At the end of this stage we should have an “entity-to-entity” matrix that contains the strength of the relationship between two entities and an “entity-importance” vector that contains the relative importance of the entity.
Step 5: Visualization
Finally it would be interesting to visualize the previously constructed entity network. It is maybe premature to discuss this step now as we are not completely sure about the results that we will find.
However we could describe some ideas in a general way.
Since we should have an entity-to-entity and an entity-importance matrices we could visualize this network as an undirected graph where nodes represent entities and arcs represent the relationships between them.
As we also have the importance of an entity and the strength of the relationship between entities, we could visualize these informations by adapting the size of the nodes and the arcs in function of these values.
Extra Step: Topics
This is an extra step that will be considered only if we have enough time.
It consists of identifying the different topics that arise from the filtered data, obtainded after step 3, by using machine learning techniques (K-means, LDA). In our labeled data, we should have now an extra-information which is the topic of the article (War, Biennale, Commerce, etc.).

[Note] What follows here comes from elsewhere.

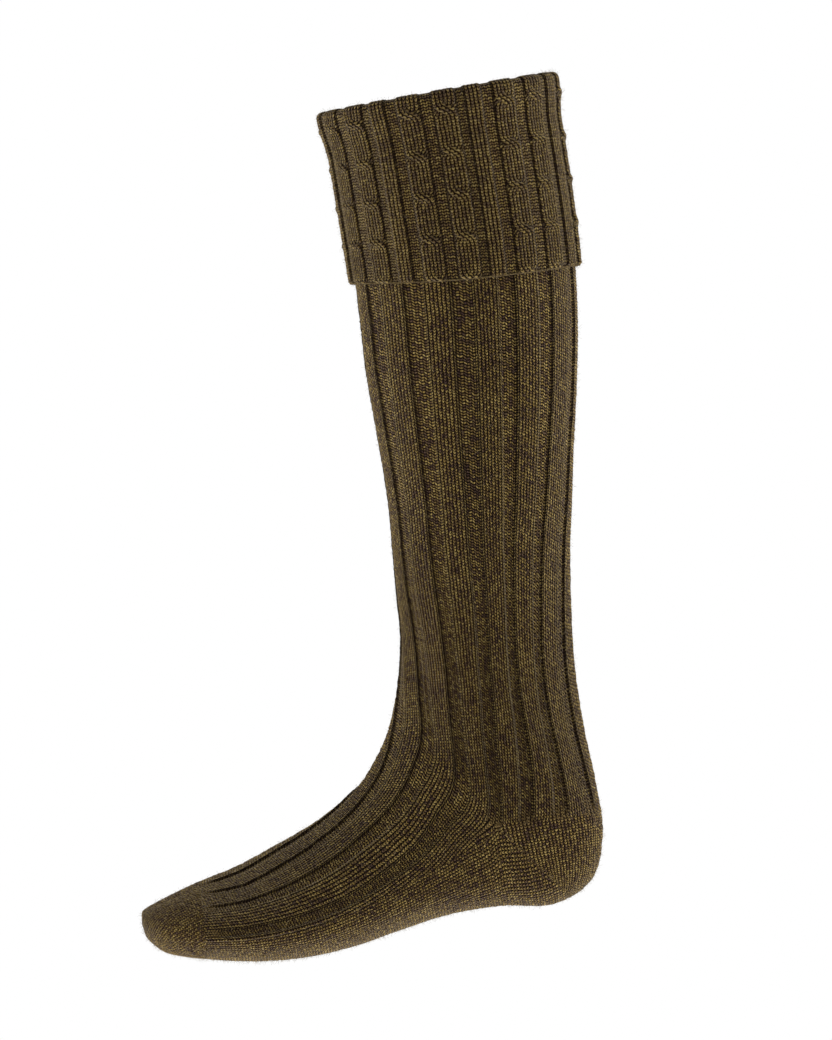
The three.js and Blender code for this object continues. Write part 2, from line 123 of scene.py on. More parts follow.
# Painted light on the knit: over 0 is painted shade, darker towards creases, under 0 a painted highlight,
# lighter as on a stitch that stands proud
BACK_PURL_PAINTED_SHADE = 0.36
INSTEP_PURL_PAINTED_HIGHLIGHT = -0.35
CUFF_PURL_PAINTED_HIGHLIGHT = -0.45
CUFF_RIB_PAINTED_HIGHLIGHT = -0.5
CROSSING_PAINTED_HIGHLIGHT = -0.2
CROSSING_SHADOW = (1.12, 0.16)  # place and width of the dark line beside a crossing strand, in strands
INNER_SIDE = 2.0  # the kind of stitch that marks the sides that don't show

# The first wale numbers of the parts, far enough apart for the materials to tell them by
SOLE_MAP, HEEL_MAP, TOE_MAP, TOE_SOLE_MAP, CUFF_MAP = 2000, 3000, 4000, 4400, 5000
CUFF_PURL_STEP, CUFF_RIB_MAP, CABLE_MAP, CABLE_STEP, TOP_STRAND_STEP = 8, 40, 60, 20, 7
SEAM_JUMP = 50
# From these wale numbers on, how much softer the lines between the wales become: sole, heel, toe, the
# cuff's ribs and the cuff's cables
SOFTER_FROM = ((1500.0, 0.26), (2900.0, -0.08), (3900.0, 0.24), (4900.0, -0.42), (5055.0, 0.13))

# Where the heel meets leg and foot in the side view, as shares of the foot's length and the ankle's height
HEEL_CORNER = (0.769, 0.295)
HEEL_TOP = (1.0, 0.274)
HEEL_BOTTOM = (0.912, 0.026)
ANKLE_BEND = (0.610, 0.705)

# The lines of closed stitches, in the side view: the heel's gore and the toe's gore
HEEL_GORE = ((208.5, 53.9), (216.0, 44.5), (226.0, 31.0), (236.0, 17.5), (242.5, 8.5))
TOE_GORE = ((7.0, 24.0), (18.0, 20.0), (30.0, 16.2), (42.0, 13.0), (54.0, 10.0))
GORE_STITCH = 2.3
HEM_STITCH = 1.9
STITCH_SLANT = 0.35

# Metres: how far the materials raise their stitches, and the sizes of what grows on the knit
RIB_BUMP, PLAIN_BUMP, CABLE_BUMP = 0.00055, 0.0004, 0.0007
GORE_STITCH_SIZES = {"Length": 0.0026, "Thickness": 0.0007, "Uneven": 0.2, "Seed": 3}
HEM_STITCH_SIZES = {"Length": 0.0023, "Thickness": 0.0011, "Uneven": 0.15, "Seed": 4}
FIBRES_PER_MM2 = 0.21
FIBRE_SIZES = {"Density": FIBRES_PER_MM2 * 1e6, "Length": 0.0024, "Width": 0.00006, "Tilt": 1.35, "Seed": 5}
FIBRE_SCALES = (0.45, 1.3)
FIBRE_BEND = 1.1
FIBRE_ROOT = 0.42  # how far up its own length a fibre's middle stands

# How far down the side the instep's grooves lie on the foot, in ribs, at rows along the foot: the lowest
# groove runs close to the sole and the rib under it is only a few wales wide.
FOOT_SHIFT_ROWS = (0, 4.2, 5.1, 6.0, 7.0, 8.0, 9.0, 10.0, 11.5)
FOOT_SHIFTS = (
    (-0.5, (0.55, 0.6, 0.6, 0.3, 0.1, 0.05, 0, 0, 0)),
    (0.5, (0.5, 0.5, 0.7, 0.4, 0.1, 0.05, 0.02, 0, 0)),
    (1.5, (0.5, 0.55, 0.55, 0.45, 0.25, 0.12, 0.1, 0.05, 0)),
    (2.28, (0.7, 0.7, 0.7, 0.69, 0.64, 0.54, 0.4, 0.15, 0)),
    (2.72, (0.7, 0.7, 0.7, 0.69, 0.64, 0.54, 0.4, 0.15, 0)),
)
FOOT_END_ROWS = (11.2, 10.2)
LOW_RIB = 6
LOW_GROOVE = 0.9
NARROW_WALE = 1.9

# The form's rows: a plane cut through a point on the upper outline and one on the lower outline, with
# the half width, the widest point's place, the roundness above and below it, the top's lean inwards, the
# place of the line between instep and sole, and the ribs from it to the top and to the bottom.
FOOT_ROWS = np.array([
    [0.0015, 0.205, 0.0015, 0.163, 0.06, 0.50, 2.0, 2.0, 0.03, 0.72, 4.40, 3.5],
    [0.0075, 0.222, 0.0075, 0.133, 0.16, 0.52, 1.9, 2.1, 0.04, 0.72, 4.40, 3.5],
    [0.037, 0.238, 0.037, 0.089, 0.29, 0.56, 1.8, 2.2, 0.06, 0.74, 4.40, 3.5],
    [0.075, 0.255, 0.075, 0.066, 0.375, 0.60, 1.7, 2.3, 0.07, 0.75, 4.40, 3.5],
    [0.127, 0.275, 0.127, 0.045, 0.44, 0.65, 1.6, 2.4, 0.09, 0.76, 4.40, 3.5],
    [0.216, 0.302, 0.224, 0.015, 0.49, 0.70, 1.55, 2.5, 0.10, 0.76, 4.42, 3.5],
    [0.306, 0.344, 0.328, 0.001, 0.50, 0.71, 1.5, 2.5, 0.11, 0.755, 4.45, 3.5],
    [0.396, 0.391, 0.433, 0.008, 0.46, 0.71, 1.5, 2.5, 0.11, 0.75, 4.35, 3.5],
    [0.470, 0.448, 0.534, 0.031, 0.415, 0.70, 1.55, 2.5, 0.10, 0.74, 4.15, 3.5],
    [0.534, 0.525, 0.642, 0.052, 0.385, 0.68, 1.6, 2.5, 0.08, 0.72, 3.90, 3.5],
    [0.578, 0.608, 0.754, 0.051, 0.37, 0.64, 1.7, 2.4, 0.06, 0.68, 3.60, 3.5],
    [0.608, 0.700, 0.866, 0.029, 0.36, 0.59, 1.8, 2.4, 0.04, 0.62, 3.35, 3.5],
    [0.625, 0.774, 0.955, 0.082, 0.355, 0.52, 1.9, 2.4, 0.03, 0.49, 3.20, 3.6],
    [0.636, 0.837, 0.994, 0.211, 0.345, 0.45, 1.9, 2.3, 0.03, 0.44, 3.15, 3.7],
    [0.644, 0.895, 0.9985, 0.358, 0.335, 0.40, 2.0, 2.1, 0.03, 0.445, 3.15, 3.8],
    [0.648, 0.947, 0.9945, 0.516, 0.33, 0.38, 2.0, 1.9, 0.03, 0.46, 3.15, 3.85],
    [0.650, 1.000, 0.996, 0.684, 0.335, 0.38, 2.0, 1.8, 0.03, 0.48, 3.15, 3.85],
])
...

With this extra-information we’ll provide two extras features : see the temporal evolution of the importance of the different topics and filter the entity network by topics.
The deliverable will consist of a web application (Scala Play).
The user will be able to select a time window, and to visualize the related entity network as an undirected graph, using an existing library (the choice has not been made yet).
Week 1-2: Setting up the framework. Design choices.
Week 3-7: NER bot construction.
Week 7-8: Filtering venice articles.
Week 8-11: Entity network creation.
Week 14: Presentation.
*Depending on time constraints, we’ll try to integrate the extras objectives.